The proposed rule would require each registered investment adviser to prepare quarterly statements that include certain information regarding fees, expenses, and performance for each private fund that it advises and distribute the quarterly statement to the fund’s investors within 45 days after the end of each calendar quarter. Each quarterly statement would be required to include the following information:

  • A Fund Table, which includes the following: (i) a detailed accounting of all compensation, fees, and other amounts allocated or paid to the investment adviser or any of its related persons by the fund during the reporting period, with separate line items for each category of allocation or payment reflecting the total dollar amount, including, but not limited to, management, advisory, sub-advisory, or similar fees or payments, and performance-based compensation; (ii) a detailed accounting of all fees and expenses paid by the private fund during the reporting period, with separate line items for each category of fee or expense reflecting the total dollar amount, including, but not limited to, organizational, accounting, legal, administration, audit, tax, due diligence, and travel fees and expenses; and (iii) the amount of any offsets or rebates carried forward during the reporting period to subsequent periods to reduce future payments or allocations to the adviser or its related persons. The quarterly statement would also need to include cross-references to the relevant sections of the private fund’s organizational and offering documents that set forth the applicable calculation methodology.
  • A Portfolio Investment Table, which includes the following for each portfolio company that separately compensates either the adviser or the adviser’s related persons: (i) a detailed accounting of all portfolio investment compensation allocated or paid to the investment adviser or any of its related persons by the covered portfolio investment during the reporting period; and (ii) the fund’s ownership percentage of each such covered portfolio investment as of the end of the reporting period along with a brief description of the fund’s investment.
  • Performance Disclosures, including standardized fund performance information for each portfolio investment. The methodology for calculating performance would depend on whether the adviser to a private fund categorizes the fund as “liquid” or “illiquid.” As proposed, an illiquid fund would be defined as a fund that (i) has a limited life; (ii) does not continuously raise capital; (iii) is not required to redeem interests upon an investor’s request; (iv) has as a predominant operating strategy to return the proceeds from the disposition of investments to investors; (v) has limited opportunities, if any, for investors to withdraw before the termination of the fund; and (vi) does not routinely acquire (directly or indirectly) as part of its investment strategy market-traded securities and derivative instruments. A liquid fund is any private fund that is not an “illiquid fund.” For liquid funds, an adviser will be required to show performance based on net total return on an annual basis since the fund’s inception, over certain time periods (one-, five-, and 10-calendar-year periods), and on a quarterly basis for the current year. For illiquid funds, an adviser must show gross and net performance based on the internal rate of return (IRR) and a multiple of invested capital (MOIC). The performance presentation for an illiquid fund also needs to present all contributions and distributions for the fund. The performance metrics for an illiquid fund would further need to disclose the gross IRR and gross MOIC for each of the realized and unrealized portions of the illiquid fund’s portfolio.

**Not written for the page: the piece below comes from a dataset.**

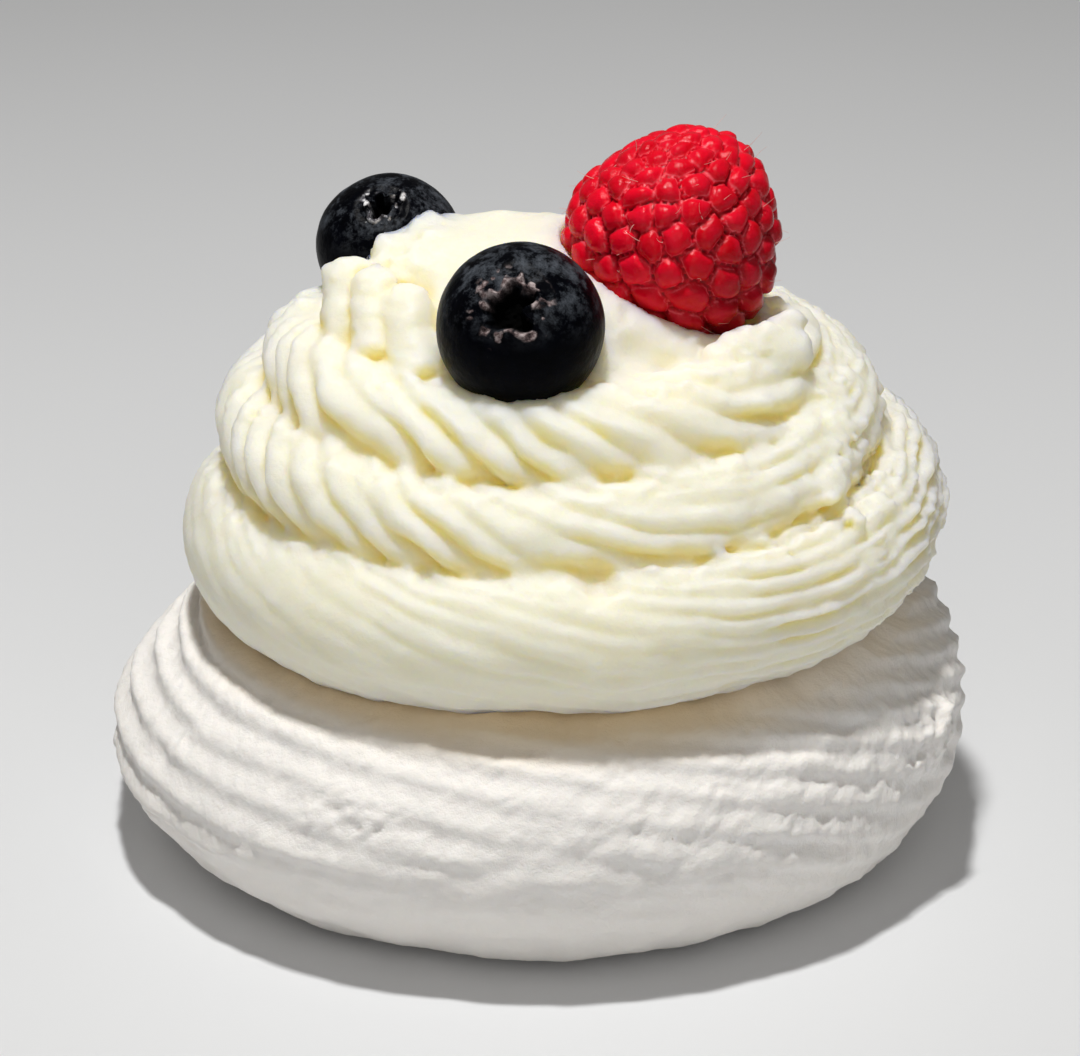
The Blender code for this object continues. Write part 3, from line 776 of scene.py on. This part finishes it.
def cream_shift(height):
    """Sideways shift of the cream's axis at this height."""
    return SHIFT_LOW + (SHIFT_HIGH - SHIFT_LOW) * blend(SHIFT_START, SHIFT_END, height)


def berry_matrix(centre, facing):
    """Placement of a berry whose axis points to a bearing and a rise, in degrees."""
    bearing = math.radians(270.0 + facing[0])
    rise = math.radians(facing[1])
    axis = Vector((math.cos(rise) * math.cos(bearing), math.cos(rise) * math.sin(bearing), math.sin(rise)))
    return Matrix.Translation(Vector(centre)) @ axis.to_track_quat("Z", "Y").to_matrix().to_4x4()


def place_berry(points, centre, facing):
    """Points of a berry, moved from its own axis to its place on the cream."""
    matrix = np.array(berry_matrix(centre, facing))
    return np.asarray(points) @ matrix[:3, :3].T + matrix[:3, 3]


def berry_field(points, centre, facing, radius, half):
    """Distance outside an ellipsoid berry, negative inside."""
    turn = np.array(berry_matrix(centre, facing).to_3x3())
    local = (points - centre) @ turn
    size = np.array([radius, radius, half])
    scaled = np.linalg.norm(local / size, axis=1)
    steep = np.linalg.norm(local / size ** 2, axis=1)
    return scaled * (scaled - 1.0) / np.maximum(steep, 1e-6)


def capsule_field(points, start, end, radius):
    """Distance outside a round-ended rod."""
    start = np.asarray(start)
    way = np.asarray(end) - start
    part = np.clip((points - start) @ way / (way @ way), 0.0, 1.0)
    return np.linalg.norm(points - start - part[:, None] * way, axis=1) - radius


def raspberry_bend(points):
    """Sideways bend of the raspberry: its top and foot lie right of its middle."""
    level = (points[:, 2] - RASPBERRY[2]) * math.cos(CAMERA_RISE)
    level = level + (points[:, 1] - RASPBERRY[1]) * math.sin(CAMERA_RISE)
    return RASPBERRY_BEND * level ** 2


def rope_field(points, fine):
    """Field of the piped rope, its roughness, and how near a point is to a crease between turns."""
    x, y, z = points.T
    across = x - cream_shift(z)
    out = np.hypot(across, y)
    angle = np.mod(np.arctan2(y, across) - ROPE_START, TURN) + ROPE_START
    wander = 1.6 * noise(points, 6.0, 21) + noise(points, 3.0, 22) if fine else 0.0
    lively = np.clip(1.0 + 0.9 * noise(points, 4.5, 23), 0.25, 1.6) if fine else 1.0
    swell = 0.28 * noise(points, 8.0, 24) if fine else 0.0
    field = second = nearest = np.full(len(points), CREAM_FAR)
    rough = np.zeros(len(points))
    shares = np.zeros(len(points))
    for turn in range(ROPE_TURNS):
        place = angle + TURN * turn
        row = [np.interp(place, SAMPLE_ANGLE, column) for column in SAMPLE_ROWS.T]
        centre, height, thick, teeth, cut, _, ragged, turned = row
        off_out = out - centre
        off_up = z - height
        side = np.arctan2(off_up, off_out)
        phase = teeth * side + turned + wander
        under = blend(FADE_LOW, FADE_HIGH, side) * (1.0 - 0.55 * blend(0.45, 1.15, side))
        if turn in (0, ROPE_TURNS - 1):
            under = 0.4 + 0.6 * under
        depth = cut * lively * under
        surface = thick + swell + depth * (ridge(skewed(phase, FLUTE_SKEW)) - 0.3)
        if fine:
            streak = np.stack([phase * 0.55, place * centre / 4.5, np.full(len(points), 7.3 * turn)], -1)
            surface += (0.07 + 1.3 * ragged) * noise(streak, 1.0, 29)
            ragged = ragged + 0.20 * blend(0.6, 1.1, side) * (1.0 - blend(1.9, 2.3, side))
        rope = np.hypot(off_out, off_up) - surface
        share = np.exp(-np.clip(rope, -8.0, 8.0) / ROUGH_MIX)
        rough += share * ragged
        shares += share
        second = np.minimum(second, np.maximum(nearest, rope))
        nearest = np.minimum(nearest, rope)
        field = soft_min(field, rope, TURN_BLEND)
    crease = np.exp(-((second - nearest) / CREASE_WIDTH) ** 2) * (1.0 - blend(38.0, 41.0, z))
    deep = blend(0.89, 0.985, np.cos(angle - CREASE_DEEPEST)) * (1.0 - blend(35.5, 38.0, z))
    field += crease * (CREASE_DEPTH + CREASE_MORE * deep)
    return field, rough / shares, crease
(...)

An adviser would be required to consolidate reporting for substantially similar pools of assets if doing so would provide more meaningful information to the private fund’s investors and would not be misleading. For example, for a master-feeder structure, the adviser would be required “to provide feeder fund investors with a single quarterly statement covering the applicable feeder fund and the feeder fund’s proportionate interest in the master fund on a consolidated basis.”

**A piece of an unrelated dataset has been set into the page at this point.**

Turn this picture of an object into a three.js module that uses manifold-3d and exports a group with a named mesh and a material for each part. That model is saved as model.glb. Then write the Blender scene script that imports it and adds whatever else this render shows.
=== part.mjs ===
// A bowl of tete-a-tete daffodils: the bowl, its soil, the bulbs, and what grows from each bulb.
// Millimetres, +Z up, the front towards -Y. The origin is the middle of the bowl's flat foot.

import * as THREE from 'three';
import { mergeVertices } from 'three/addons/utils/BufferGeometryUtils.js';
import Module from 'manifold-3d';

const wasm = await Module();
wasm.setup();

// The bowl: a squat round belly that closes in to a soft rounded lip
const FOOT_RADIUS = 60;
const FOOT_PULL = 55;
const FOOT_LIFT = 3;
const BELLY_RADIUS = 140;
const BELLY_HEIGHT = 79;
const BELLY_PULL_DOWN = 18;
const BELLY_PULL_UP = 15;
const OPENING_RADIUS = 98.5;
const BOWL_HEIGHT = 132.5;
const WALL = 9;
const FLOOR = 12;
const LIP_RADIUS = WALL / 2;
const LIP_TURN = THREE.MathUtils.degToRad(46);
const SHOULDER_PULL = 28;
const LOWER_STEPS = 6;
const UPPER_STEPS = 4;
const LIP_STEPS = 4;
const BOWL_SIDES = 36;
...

Prohibited Activities — Proposed Rule 211(h)(2)-1

The proposed rule would prohibit any private fund adviser from engaging in the following activities:

  • Charge a portfolio investment for monitoring, servicing, consulting, or other fees in respect of any services that the investment adviser does not, or does not reasonably expect to, provide to the portfolio investment;
  • Charge the private fund for fees or expenses associated with an examination or investigation of the adviser or its related persons by any governmental or regulatory authority;
  • Charge the private fund for any regulatory or compliance fees or expenses of the adviser or its related persons;
  • Reduce the amount of any adviser clawback by actual, potential, or hypothetical taxes applicable to the adviser, to its related persons, or tp their respective owners or interest holders;
  • Seek reimbursement, indemnification, exculpation, or limitation of its liability by the private fund or its investors for a breach of fiduciary duty, willful misfeasance, bad faith, negligence, or recklessness in providing services to the private fund;
  • Charge or allocate fees and expenses related to a portfolio investment (or potential portfolio investment) on a non-pro rata basis when multiple private funds and other clients advised by the adviser or its related persons have invested (or propose to invest) in the same portfolio investment; and
  • Borrow money, securities, or other private fund assets, or receive a loan or an extension of credit, from a private fund client.

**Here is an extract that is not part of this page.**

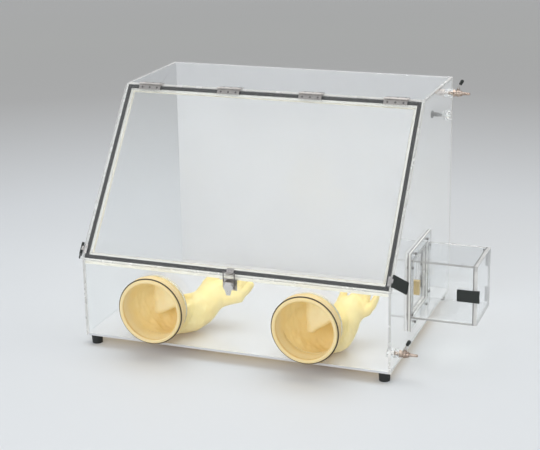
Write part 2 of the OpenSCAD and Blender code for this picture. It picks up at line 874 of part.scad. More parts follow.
module valve_body() {
    difference() {
        union() {
            rod_x(4, -4, 12);
            translate([11, 0, 0]) rotate([0, 90, 0]) cylinder(r = 9.5, h = 5, $fn = 6);
            rod_x(7.5, 16, 33);
            translate([valve_x, 0, 0]) sphere(r = 9);
            translate([valve_x, 0, 6]) cylinder(r = 4.2, h = 6.2);
            rotate([0, 90, 0]) rotate_extrude() polygon([
                [0, 33], [5.2, 33], [5.2, 36], [3.9, 36],
                [4.4, 36.4], [barb_r, 39.6], [4.4, 40], [barb_r, 43.2],
                [barb_r, barb_end - 1], [barb_r - 0.8, barb_end], [0, barb_end]
            ]);
        }
        rod_x(valve_bore, -5, barb_end + 1);
        translate([valve_x, 0, 0]) sphere(r = ball_r + pin_play);
        translate([valve_x, 0, 0]) cylinder(r = 2 + pin_play, h = 13);
    }
}

module valve_bodies() {
    home() color(BRASS) for (p = [lower_valve, upper_valve]) at_wall(p) valve_body();
}

module valve_ball() {
    color(STEEL) translate([valve_x, 0, 0]) difference() {
        union() {
            sphere(r = ball_r);
            cylinder(r = 2, h = 14);
        }
        rod_x(valve_bore, -6, 6);
    }
}

// Frame of a valve's lever arm, leaning out over the barb
module lever_arm() {
    translate([valve_x, 0, 15]) rotate([0, 29, 0]) children();
}

module valve_lever() {
    color(STEEL) difference() {
        union() {
            translate([valve_x, 0, 12.4]) cylinder(r = 3.6, h = 3.6);
            lever_arm() cylinder(r = 1.6, h = 20);
        }
        translate([valve_x, 0, 12]) cylinder(r = 2, h = 2);
    }
}

module valve_grip() {
    color(BLACK) lever_arm() difference() {
        union() {
            translate([0, 0, 10]) cylinder(r1 = 4, r2 = 4.6, h = 10);
            translate([0, 0, 20]) sphere(r = 4.6);
        }
        translate([0, 0, 9]) cylinder(r = 1.6, h = 11);
    }
}

module upper_valve_ball() {
    home() at_wall(upper_valve) valve_ball();
}

module upper_valve_lever() {
    home() at_wall(upper_valve) valve_lever();
}

module upper_valve_grip() {
    home() at_wall(upper_valve) valve_grip();
}

module lower_valve_ball() {
    home() at_wall(lower_valve) valve_ball();
}

module lower_valve_lever() {
    home() at_wall(lower_valve) valve_lever();
}

module lower_valve_grip() {
    home() at_wall(lower_valve) valve_grip();
}

module vent_tube() {
    home() color(CLEAR) at_wall(vent) difference() {
        rod_x(6, -33, 5);
        rod_x(vent_bore, -40, 10);
    }
}

module vent_stopper() {
    home() color(BLACK) at_wall(vent) {
        rod_x(vent_bore - pin_play, -34, -24);
        rod_x(5.6, -47, -33.1);
        rod_x(10, -51, -47);
    }
}

base_panel();
back_panel();
left_side_panel();
right_side_panel();
top_panel();
front_panel();
door_frame_rails();
door_gasket();
door_panel();
roof_hinge_leaves();
door_hinge_leaves();
door_hinge_pins();
roof_hinge_screws();
door_hinge_screws();
toggle_base();
toggle_lever();
toggle_loop();
toggle_strike();
toggle_pin();
toggle_screws();
strike_screws();
left_clip();
right_clip();
door_clip_brackets();
door_clip_pins();
clip_catches();
port_rings();
port_o_rings();
left_glove();
right_glove();
rubber_feet();
foot_screws();
pass_flange();
pass_flange_bolts();
pass_flange_nuts();
pass_tunnel();
pass_gaskets();
pass_outer_door();
pass_outer_hinge_leaves();
pass_clip();
pass_clip_bracket();
pass_clip_pin();
pass_clip_screws();
pass_inner_door();
pass_inner_hinge_leaves();
pass_inner_handle();
pass_frame_hinge_leaves();
pass_wall_hinge_leaves();
pass_hinge_blocks();
pass_hinge_pins();
wall_bosses();
valve_bodies();
upper_valve_ball();
upper_valve_lever();
upper_valve_grip();
lower_valve_ball();
lower_valve_lever();
lower_valve_grip();
vent_tube();
vent_stopper();
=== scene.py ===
import math

import bpy
import numpy as np
from mathutils import Matrix, Vector, noise


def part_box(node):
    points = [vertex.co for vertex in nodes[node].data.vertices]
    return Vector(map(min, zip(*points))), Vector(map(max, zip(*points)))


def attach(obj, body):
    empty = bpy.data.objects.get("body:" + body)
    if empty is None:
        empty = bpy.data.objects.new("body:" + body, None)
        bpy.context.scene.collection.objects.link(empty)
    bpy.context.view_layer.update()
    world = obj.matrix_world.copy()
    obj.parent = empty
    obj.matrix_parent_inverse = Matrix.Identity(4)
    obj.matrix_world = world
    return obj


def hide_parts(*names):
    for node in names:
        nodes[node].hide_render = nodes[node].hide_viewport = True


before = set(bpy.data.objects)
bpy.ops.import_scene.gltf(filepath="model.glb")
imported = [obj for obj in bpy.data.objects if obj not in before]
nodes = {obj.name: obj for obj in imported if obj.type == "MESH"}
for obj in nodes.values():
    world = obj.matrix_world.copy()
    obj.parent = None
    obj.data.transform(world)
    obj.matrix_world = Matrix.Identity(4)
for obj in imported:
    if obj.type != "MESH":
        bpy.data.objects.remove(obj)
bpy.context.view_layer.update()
scene = bpy.context.scene
MM = 0.001

# The chamber's lower front left corner, which the gloves are measured from in millimetres
PANEL = 6
base_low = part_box("base_panel")[0]
CORNER = Vector((base_low[0] - PANEL * MM, base_low[1], base_low[2]))

# The arm ports: their centres from the corner, and the sleeve's radius inside the ring
PORT_X = {"left": 200, "right": 600}
PORT_Z = 100
BORE_R = 74.6

GLOVE_WALL = 1.2
AIR = 0.04              # hair of air between two clear pieces that touch
GRID = 3
ACRYLIC_IOR = 1.49


def place(p):
    return CORNER + Vector(p) * MM


# ---------- node trees ----------
class Tree:
    """A material's node tree, with short names for the nodes used here."""

    def __init__(self, name):
        self.material = bpy.data.materials.new(name)
        self.material.use_nodes = True
        self.tree = self.material.node_tree
        self.tree.nodes.clear()
        self.out = self.add("ShaderNodeOutputMaterial")

    def add(self, kind, **values):
        node = self.tree.nodes.new(kind)
        for key, value in values.items():
            if hasattr(node, key):
                setattr(node, key, value)
            else:
                node.inputs[key.replace("_", " ")].default_value = value
        return node

    def link(self, a, b):
        self.tree.links.new(a, b)

    def noise(self, scale, detail=4, rough=0.5, stretch=None, source="Object"):
        coords = self.add("ShaderNodeTexCoord")
        tex = self.add("ShaderNodeTexNoise")
        tex.inputs["Scale"].default_value = scale
        tex.inputs["Detail"].default_value = detail
        tex.inputs["Roughness"].default_value = rough
        start = coords.outputs[source]
        if stretch:
            mapping = self.add("ShaderNodeMapping")
            mapping.inputs["Scale"].default_value = stretch
            self.link(start, mapping.inputs["Vector"])
            start = mapping.outputs["Vector"]
        self.link(start, tex.inputs["Vector"])
        return tex.outputs[0]

    def ramp(self, factor, stops):
        node = self.add("ShaderNodeValToRGB")
        points = node.color_ramp.elements
        while len(points) < len(stops):
            points.new(0.5)
        for point, (at, colour) in zip(points, stops):
            point.position = at
            point.color = (*colour, 1) if len(colour) == 3 else colour
        self.link(factor, node.inputs["Fac"])
        return node.outputs["Color"]

    def range(self, factor, low, high, start=0.3, end=0.7):
        node = self.add("ShaderNodeMapRange")
        for key, value in (("From Min", start), ("From Max", end), ("To Min", low), ("To Max", high)):
            node.inputs[key].default_value = value
        self.link(factor, node.inputs["Value"])
        return node.outputs["Result"]

    def mix(self, factor, a, b):
        """Mixes two colours. A Mix node's factor is input 0 and its colours are 6 and 7."""
        node = self.add("ShaderNodeMix", data_type="RGBA")
        for socket, value in ((node.inputs[0], factor), (node.inputs[6], a), (node.inputs[7], b)):
            if hasattr(value, "links"):
                self.link(value, socket)
            else:
                socket.default_value = value
        return node.outputs[2]

    def edges(self, radius, start=0.03, end=0.25):
        """1 within radius of a sharp edge, 0 on flat faces."""
        bevel = self.add("ShaderNodeBevel", samples=4)
        bevel.inputs["Radius"].default_value = radius
        geometry = self.add("ShaderNodeNewGeometry")
        dot = self.add("ShaderNodeVectorMath", operation="DOT_PRODUCT")
        self.link(bevel.outputs["Normal"], dot.inputs[0])
        self.link(geometry.outputs["Normal"], dot.inputs[1])
        return self.range(dot.outputs["Value"], 1, 0, 1 - end, 1 - start)

    def bump(self, height, strength, distance):
        node = self.add("ShaderNodeBump")
        node.inputs["Strength"].default_value = strength
        node.inputs["Distance"].default_value = distance
        self.link(height, node.inputs["Height"])
        return node.outputs["Normal"]

    def surface(self, colour, rough, normal=None, **values):
        node = self.add("ShaderNodeBsdfPrincipled")
        for key, value in (("Base Color", colour), ("Roughness", rough), ("Normal", normal)):
            if value is None:
                continue
            if hasattr(value, "links"):
                self.link(value, node.inputs[key])
            else:
                node.inputs[key].default_value = (*value, 1) if isinstance(value, tuple) else value
        for key, value in values.items():
            node.inputs[key.replace("_", " ")].default_value = value
        self.link(node.outputs[0], self.out.inputs["Surface"])
        return node

    def lamps_pass(self, shader, tint=(1, 1, 1)):
        """Lets the lamps light what is behind the material, tinted by it."""
        path = self.add("ShaderNodeLightPath")
        clear = self.add("ShaderNodeBsdfTransparent")
        clear.inputs["Color"].default_value = (*tint, 1)
        mixed = self.add("ShaderNodeMixShader")
        self.link(path.outputs["Is Shadow Ray"], mixed.inputs[0])
        self.link(shader.outputs[0], mixed.inputs[1])
        self.link(clear.outputs[0], mixed.inputs[2])
        self.link(mixed.outputs[0], self.out.inputs["Surface"])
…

Fairness Opinion Requirement for Adviser-Led Secondaries — Proposed Rule 211(h)(2)-2

The proposed rule would also prohibit registered investment advisers from completing an “adviser-led secondary transaction” with respect to any private fund, unless the adviser (a) obtains, and distributes to investors in the private fund, a fairness opinion from an independent opinion provider and (b) prepares, and distributes to investors in the private fund, a written summary of any material business relationships the adviser or any of its related persons has or has had within the past two years with the independent opinion provider. An “adviser-led secondary transaction” means “any transaction initiated by the investment adviser or any of its related persons that offers private fund investors the choice to: (i) Sell all or a portion of their interests in the private fund; or (ii) Convert or exchange all or a portion of their interests in the private fund for interests in another vehicle advised by the adviser or any of its related persons.” The proposed rule would require the adviser to retain a copy of the fairness opinion and the material business relationship summary distributed to its fund investors, as well as a record of each addressee, the date(s) the opinion was sent, and the delivery method. The SEC did state in the proposal that a transaction would not be adviser-led if the adviser, at the unsolicited request of the investor, assists in the secondary sale of the investor’s fund interest.

Prohibited Preferential Treatment — Proposed Rule 211(h)(2)-3

The proposed rule would prohibit any private fund adviser from engaging in the following activities:

  • Grant an investor in the private fund or in a substantially similar pool of assets the ability to redeem its interest on terms that the adviser reasonably expects to have a material, negative effect on other investors in that private fund or a substantially similar pool of assets; or
  • Provide information regarding the portfolio holdings or exposures of the private fund, or a substantially similar pool of assets, to any investor if the adviser reasonably expects that providing the information would have a material, negative effect on other investors in that private fund or a substantially similar pool of assets.
  • Provide any other preferential treatment to any investor in the private fund unless the adviser provides advance written notice to prospective investors in the fund of such preferential treatment, including specific descriptions of the applicable provisions. The private fund adviser would also be required to distribute to current investors, on at least an annual basis, a written notice that provides specific information regarding any preferential treatment provided to other investors in the same private fund since the last annual written notice was provided.

This provision will have a significant impact on common practices involving side letter negotiations between funds and large institutional investors.


This article is for general information only. The information presented should not be construed to be formal legal advice nor the formation of a lawyer/client relationship.